The central narrative seems to follow a man and his girlfriend who take an edible marijuana brownie before going mini-golfing. The girlfriend has an intense psychedelic experience that renders her confused and paralyzed, unsure of how to proceed with the simple act of putting. This catalyzes a swirl of ruminations in the man's mind about their relationship dynamics, past infidelities, issues of meaning/meaninglessness, self-delusion, and the fragility of human consciousness. If this sounds something you would like, then go back to the damn twentieth century. The new century is a time for safe spaces. This no longer flies.

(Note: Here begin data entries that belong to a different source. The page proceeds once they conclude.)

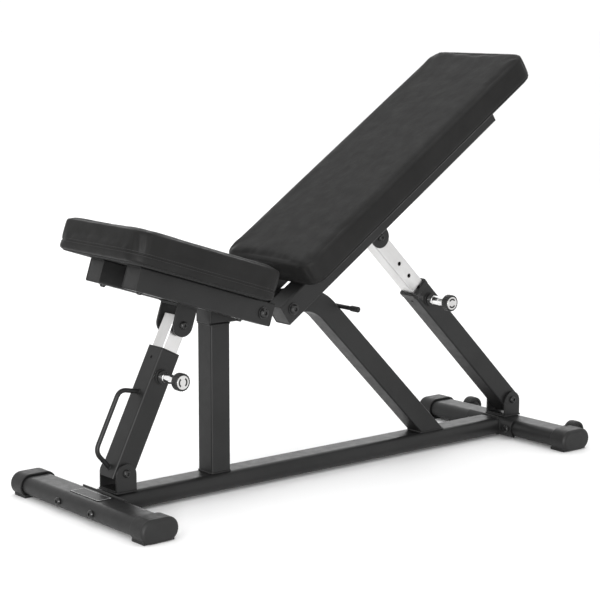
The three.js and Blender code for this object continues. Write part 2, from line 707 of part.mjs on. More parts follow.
function addPullPin(strut, name, height) {
  add(strut, `${name}_pin_barrel`, pinBarrel(), chrome, [0, 0, height]);
  add(strut, `${name}_lock_pin`, lockPin(), satinSteel, [0, 0, height]);
  add(strut, `${name}_pin_spring`, pinSpring(), satinSteel, [0, 0, height]);
  add(strut, `${name}_pull_knob`, pullKnob(), blackPlastic, [0, 0, height]);
}

// The strut stands between its lower pivot and the upper pivot on the padded section.
function strutGroup(bench, baseX, section) {
  const local = new THREE.Vector3(section.reach, 0, -SQUARE / 2 - BRACKET_DROP);
  const upper = local.applyAxisAngle(new THREE.Vector3(0, 1, 0), section.turn)
    .add(new THREE.Vector3(section.pivotX, 0, BEAM_Z));
  const lower = new THREE.Vector3(baseX, 0, OVAL_TOP + STRUT_PIVOT_LIFT);
  const span = upper.clone().sub(lower);
  const strut = new THREE.Group();
  strut.position.copy(lower);
  strut.rotation.y = Math.atan2(span.x, span.z);
  bench.add(strut);
  return { strut, length: span.length() };
}

function addStrut(bench, name, settings) {
  const { strut, length } = strutGroup(bench, settings.baseX, settings.section);
  const pinHeight = settings.outerLength - settings.pinBelowMouth;
  add(strut, `${name}_outer_tube`, outerTube(settings.outerLength, pinHeight), powderCoat);
  add(strut, `${name}_guide_bush`, guideBush(settings.outerLength), blackPlastic);
  add(strut, `${name}_base_bolt`, strutBolt(), blackBolt);
  add(strut, `${name}_inner_tube`,
    innerTube(settings.innerLength, settings.holes, settings.boltHoleRadius), satinSteel,
    [0, 0, length]);
  addPullPin(strut, name, pinHeight);
  return { strut, length };
}

function addStruts(bench) {
  const front = addStrut(bench, 'seat_strut', {
    baseX: FRONT_STRUT_X,
    section: { reach: -SEAT_BRACKET_REACH, turn: SEAT_ANGLE, pivotX: SEAT_PIVOT_X },
    outerLength: FRONT_OUTER_LENGTH,
    innerLength: FRONT_INNER_LENGTH,
    pinBelowMouth: FRONT_PIN_BELOW_MOUTH,
    holes: FRONT_HOLES,
    boltHoleRadius: 11,
  });
  add(front.strut, 'seat_strut_grab_handle', grabHandle(), powderCoat);

  const rear = addStrut(bench, 'backrest_strut', {
    baseX: REAR_STRUT_X,
    section: { reach: BACK_BRACKET_REACH, turn: -BACK_ANGLE, pivotX: BACK_PIVOT_X },
    outerLength: REAR_OUTER_LENGTH,
    innerLength: REAR_INNER_LENGTH,
    pinBelowMouth: REAR_PIN_BELOW_MOUTH,
    holes: REAR_HOLES,
    boltHoleRadius: STRUT_BOLT_RADIUS + 0.5,
  });
  const plugSize = INNER_SQUARE - 2 * STRUT_WALL - 4 * GAP;
  const plugLength = 20;
  add(rear.strut, 'backrest_strut_end_plug',
    barZ(roundedRectangle(plugSize, plugSize, 2), plugLength), blackPlastic,
    [0, 0, rear.length - REAR_INNER_LENGTH + plugLength / 2]);
}

// ---- Assembly: the origin is on the floor, in the middle of the overall length ----
const bench = new THREE.Group();
addBase(bench);
addWheels(bench);
addFrame(bench);
addBaseBrackets(bench);
addSeat(bench);
addBackrest(bench);
addStruts(bench);
const extent = new THREE.Box3().setFromObject(bench, true);
bench.position.x = -(extent.min.x + extent.max.x) / 2;

export default bench;
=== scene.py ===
"""The adjustable weight bench: fine meshes, cushions, materials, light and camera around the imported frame.

Metres, in the frame's own axes: +X towards the head end, -Y the side of the pull knobs, +Z up.
Each piece is built in its own axes, with its length along Z, and then placed.
"""

import json
import math

import bmesh
import bpy
import numpy as np
from mathutils import Matrix, Vector, noise
from mathutils.bvhtree import BVHTree


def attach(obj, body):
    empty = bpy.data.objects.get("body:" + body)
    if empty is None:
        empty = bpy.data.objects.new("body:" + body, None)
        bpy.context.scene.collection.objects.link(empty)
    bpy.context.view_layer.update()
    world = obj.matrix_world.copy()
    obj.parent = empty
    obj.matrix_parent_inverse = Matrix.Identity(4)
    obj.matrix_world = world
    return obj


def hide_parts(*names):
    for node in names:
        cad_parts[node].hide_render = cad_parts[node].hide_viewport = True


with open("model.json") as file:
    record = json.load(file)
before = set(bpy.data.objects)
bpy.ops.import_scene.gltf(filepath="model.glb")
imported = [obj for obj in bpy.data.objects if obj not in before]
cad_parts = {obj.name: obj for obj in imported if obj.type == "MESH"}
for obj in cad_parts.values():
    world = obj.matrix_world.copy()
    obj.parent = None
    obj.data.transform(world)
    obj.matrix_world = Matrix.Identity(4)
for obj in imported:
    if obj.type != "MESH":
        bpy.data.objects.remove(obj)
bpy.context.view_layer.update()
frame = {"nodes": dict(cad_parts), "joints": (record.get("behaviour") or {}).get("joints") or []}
joints = {joint["name"]: joint for joint in frame["joints"]}

# ---- Driving dimensions that the frame's boxes don't give ----
MM = 0.001
SEAT_TILT = math.radians(18)
BACK_TILT = math.radians(34)
BEAM_SLOPE = math.radians(45)
BEAM_BEND_RADIUS = 105 * MM
TUBE_WALL = 2.5 * MM
TUBE_CORNER = 4 * MM
STRUT_WALL = 2 * MM
PLATE = 5 * MM
EAR_RADIUS = 25 * MM
SADDLE_THICKNESS = 4 * MM
SADDLE_WIDTH = 154 * MM
SADDLE_HALF_ANGLE = math.radians(64)
BASE_BRACKET_ARC_DROP = 5 * MM
PAD_CORNER = 34 * MM
PAD_EDGE = 7 * MM
PAD_RISE = 5 * MM  # the most that filling a cushion lifts a point
DRAW_IN = 0.6 * MM  # and the most that it sinks one
SEAT_SEAM = 20.5 * MM
BACK_SEAM = 8.5 * MM
STITCH_ROW = 3 * MM  # from the seam to a row of stitches
CUSHION_VOXEL = 5 * MM
CLOTH_FRAMES = 20
PIVOT_TUBE_RADIUS = 13 * MM
HINGE_HEAD = 10.5 * MM  # radius of a bolt's head
STRUT_HEAD = 8.7 * MM
WHEEL_HEAD = 7 * MM
SHARP_EDGE = math.radians(34)
SOFT_EDGE = math.radians(80)
PIN_HOLE_RADIUS = 5 * MM
PIN_HOLE_PITCH = {"seat": 37 * MM, "backrest": 43 * MM}
PIN_HOLE_FIRST = {"seat": 79 * MM, "backrest": 95.9 * MM}
PIN_HOLE_COUNT = {"seat": 2, "backrest": 8}
KNOB_MARK_TURN = {"seat": math.pi / 2, "backrest": 0}
LEFT, RIGHT = -1, 1
SIDES = (("left", LEFT), ("right", RIGHT))

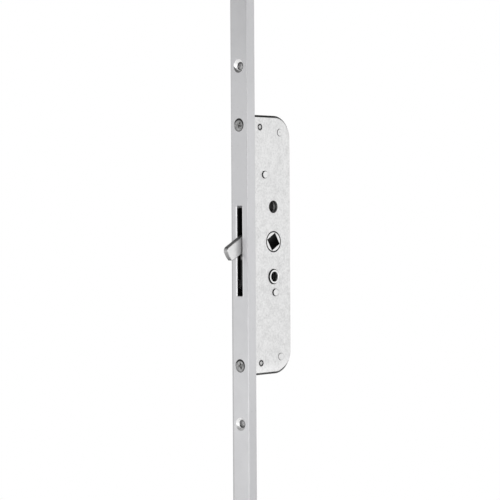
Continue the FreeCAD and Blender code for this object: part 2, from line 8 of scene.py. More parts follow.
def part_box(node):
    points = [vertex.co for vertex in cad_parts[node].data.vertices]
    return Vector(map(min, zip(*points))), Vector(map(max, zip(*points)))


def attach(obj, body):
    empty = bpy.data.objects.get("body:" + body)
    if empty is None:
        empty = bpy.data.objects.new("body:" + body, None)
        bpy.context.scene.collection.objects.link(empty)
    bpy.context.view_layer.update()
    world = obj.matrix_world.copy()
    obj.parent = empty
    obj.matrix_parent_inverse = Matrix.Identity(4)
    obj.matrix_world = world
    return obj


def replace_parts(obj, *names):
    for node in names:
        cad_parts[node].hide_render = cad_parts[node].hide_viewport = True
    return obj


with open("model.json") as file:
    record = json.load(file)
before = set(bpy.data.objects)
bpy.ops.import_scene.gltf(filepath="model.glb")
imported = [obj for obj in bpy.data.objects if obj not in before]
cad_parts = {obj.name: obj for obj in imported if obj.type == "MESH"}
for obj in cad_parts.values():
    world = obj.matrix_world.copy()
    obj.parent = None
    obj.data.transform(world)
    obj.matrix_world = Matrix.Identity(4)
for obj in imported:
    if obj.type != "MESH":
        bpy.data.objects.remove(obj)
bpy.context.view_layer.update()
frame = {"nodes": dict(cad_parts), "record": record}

mm = 0.001  # sizes are in mm and angles in degrees, but for the floor, the lamps and the camera
ends = (1, -1)  # the upper and the lower half, or the near and the far side
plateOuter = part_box("case_shell")[1][0] / mm  # the outer faces of the two side plates
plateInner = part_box("upper_screw_sleeve")[1][0] / mm  # their inner faces, where the upper sleeve ends
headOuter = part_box("tie_rivet")[1][0] / mm  # how far the heads of the solid rivets reach
mounts = {mount["name"]: mount for mount in frame["record"]["mounts"]}
print("cremone bolt: frame loaded,", len(frame["nodes"]), "nodes")


# Places that the record gives

def mountPlace(name):
    # where a mount lies on the side of the case, as (Y, Z)
    y, z = mounts[name]["pos_m"][1:]
    return (y / mm, z / mm)


def fixingHeights(name):
    half = mounts[name]["dims"]["spacing_y_mm"] / 2
    return [side * half for side in ends]


spindlePlace = mountPlace("spindle_square")
upperScrewPlace = mountPlace("upper_handle_screw")
lowerScrewPlace = mountPlace("lower_handle_screw")
innerFixings = fixingHeights("forend_fixing")
outerFixings = fixingHeights("forend_end_fixing")


# Small helpers for working as by hand

weldGap = 0.002 * mm
sameRadius = 0.000001
squareOn = 0.9  # a normal this long towards the back belongs to a face that looks back


def deselectAll():
    if bpy.context.mode != "OBJECT":
        bpy.ops.object.mode_set(mode="OBJECT")
    bpy.ops.object.select_all(action="DESELECT")


def makeActive(piece):
    deselectAll()
    piece.select_set(True)
    bpy.context.view_layer.objects.active = piece


def pickFaces(piece, test):
    # selects faces by their centre and normal, and leaves the piece in edit mode
    bpy.ops.object.mode_set(mode="OBJECT")
    mesh = piece.data
    for item in (mesh.vertices, mesh.edges, mesh.polygons):
        for one in item:
            one.select = False
    for face in mesh.polygons:
        face.select = bool(test(face.center, face.normal))
    bpy.ops.object.mode_set(mode="EDIT")
    bpy.ops.mesh.select_mode(type="FACE")


def cleanMesh():
    # from edit mode: merges doubles, turns the faces outwards and goes back to object mode
    bpy.ops.mesh.select_all(action="SELECT")
    bpy.ops.mesh.remove_doubles(threshold=weldGap)
    bpy.ops.mesh.normals_make_consistent(inside=False)
    bpy.ops.object.mode_set(mode="OBJECT")


def finishPiece(piece, name, body, smoothAngle=30.0):
    makeActive(piece)
    bpy.ops.object.transform_apply(location=True, rotation=True, scale=True)
    bpy.ops.object.mode_set(mode="EDIT")
    cleanMesh()
    bpy.ops.object.shade_smooth_by_angle(angle=math.radians(smoothAngle))
    piece.name = name
    piece.data.name = name
    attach(piece, body)
    return piece


def joinPieces(parts):
    deselectAll()
    for part in parts:
        part.select_set(True)
    bpy.context.view_layer.objects.active = parts[0]
    bpy.ops.object.join()
    return bpy.context.view_layer.objects.active


def makeBlock(centre, size, turn=(0, 0, 0)):
    # a block to be shaped or to cut with: its middle and size in mm, its turn in radians
    deselectAll()
    bpy.ops.mesh.primitive_cube_add(size=1, location=[part * mm for part in centre])
    block = bpy.context.active_object
    block.scale = [part * mm for part in size]
    block.rotation_euler = turn
    bpy.ops.object.transform_apply(location=True, rotation=True, scale=True)
    return block


def turnPiece(centre, axis, steps, corners=48):
    # a turned part: each step is (distance along the axis, radius), in mm
    deselectAll()
    along, radius = steps[0]
    start = Vector(centre) * mm + Vector(axis) * along * mm
    turn = Vector((0, 0, 1)).rotation_difference(Vector(axis)).to_euler()
    bpy.ops.mesh.primitive_circle_add(vertices=corners, radius=radius * mm, fill_type="NGON",
                                      location=start, rotation=turn)
    piece = bpy.context.active_object
    bpy.ops.object.mode_set(mode="EDIT")
    bpy.ops.mesh.select_all(action="SELECT")
    for nextAlong, nextRadius in steps[1:]:
        shift = Vector(axis) * (nextAlong - along) * mm
        start += shift
        bpy.ops.mesh.extrude_region_move(TRANSFORM_OT_translate={"value": shift})
        if abs(nextRadius - radius) > sameRadius:
            grow = nextRadius / radius
            size = [1.0 if part else grow for part in axis]
            bpy.ops.transform.resize(value=size, center_override=start)
        along, radius = nextAlong, nextRadius
    cleanMesh()
    return piece


def bothEnds(right):
    # steps for both sides of the case, in order from end to end
    return [(-along, radius) for along, radius in reversed(right)] + right


def cutWith(piece, cutter):
    makeActive(piece)
    cut = piece.modifiers.new("cut", "BOOLEAN")
    cut.operation = "DIFFERENCE"
    cut.solver = "EXACT"
    cut.object = cutter
    bpy.ops.object.modifier_apply(modifier=cut.name)
    bpy.data.objects.remove(cutter)


def softenEdges(piece, width, segments=2, angle=35.0):
    makeActive(piece)
    edge = piece.modifiers.new("soften", "BEVEL")
    edge.width = width * mm
    edge.segments = segments
    edge.limit_method = "ANGLE"
    edge.angle_limit = math.radians(angle)
    bpy.ops.object.modifier_apply(modifier=edge.name)


# Case screws: countersunk, with a cross recess and a cut thread

caseScrew = {
    "height": 73.3,
    "headTop": 0.35,  # how deep the head lies below the forend's face
    "faceRadius": 3.65,
    "rimRadius": 3.78,
    "rimDeep": 0.12,  # the head's rim is eased over this depth
    "coneEnd": 2.1,
    "shankRadius": 2.0,
    "crestRadius": 1.98,
    "rootRadius": 1.7,
    "threadFrom": 2.4,
    "threadTo": 9.2,
    "pitch": 0.7,
    "length": 10.0,
    "tip": 0.4,  # the chamfer at its point
    "recessArm": 2.3,
    "recessWide": 1.3,
    "recessDeep": 1.1,
    "recessTaper": 0.55,  # how wide the bottom of the recess is beside its top
    "cutAbove": 0.4,  # how far the cutter stands out of the head
    "soft": 0.06,
    "softAngle": 50.0,
    "turns": (22.0, -14.0),  # how far the upper and the lower cross are turned
}


def screwSteps():
    p = caseScrew
    steps = [(p["headTop"], p["faceRadius"]), (p["headTop"] + p["rimDeep"], p["rimRadius"]),
             (p["coneEnd"], p["shankRadius"])]
    along = p["threadFrom"]
    while along < p["threadTo"]:
        steps.append((along, p["crestRadius"]))
        steps.append((along + p["pitch"] / 2, p["rootRadius"]))
        along += p["pitch"]
    steps.append((p["length"] - p["tip"], p["rootRadius"]))
    steps.append((p["length"], p["rootRadius"] - p["tip"]))
    return steps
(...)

The story is written with the stylistic flair that only a trigger fuck could bring to the table. Thick with vivid metaphors, philosophical musings, allusions to music/literature, and forays into intense sexual content involving the man and his girlfriend's sister—all things that we today, especially vulnerable populations (trans and bipoc) DO NOT NEED TO SEE OR HEAR! The prose has an almost delirious, hallucinatory quality that immerses you in the character's subjectivity, which is too close for COMFORT.

Thematically, it grapples with some very heady, existential themes - the search for meaning, the absurdity of existence, performance/masks we wear, the slipperiness of self-identity. There are also cutting observations about gender dynamics interwoven throughout. Do we really need any of this?

It's an incredibly rich, cerebral piece of writing that revels in the playful untangling of language and the paradoxes of the human psyche. At times, the density of the language and the hairpin turns between different storylines can be disorienting. But the author could be said to wield an electrifying command of craft and philosophy—but only if this we the 1940s or the 1980s or something.

Ultimately, this is a challenging read that demands NO engagement.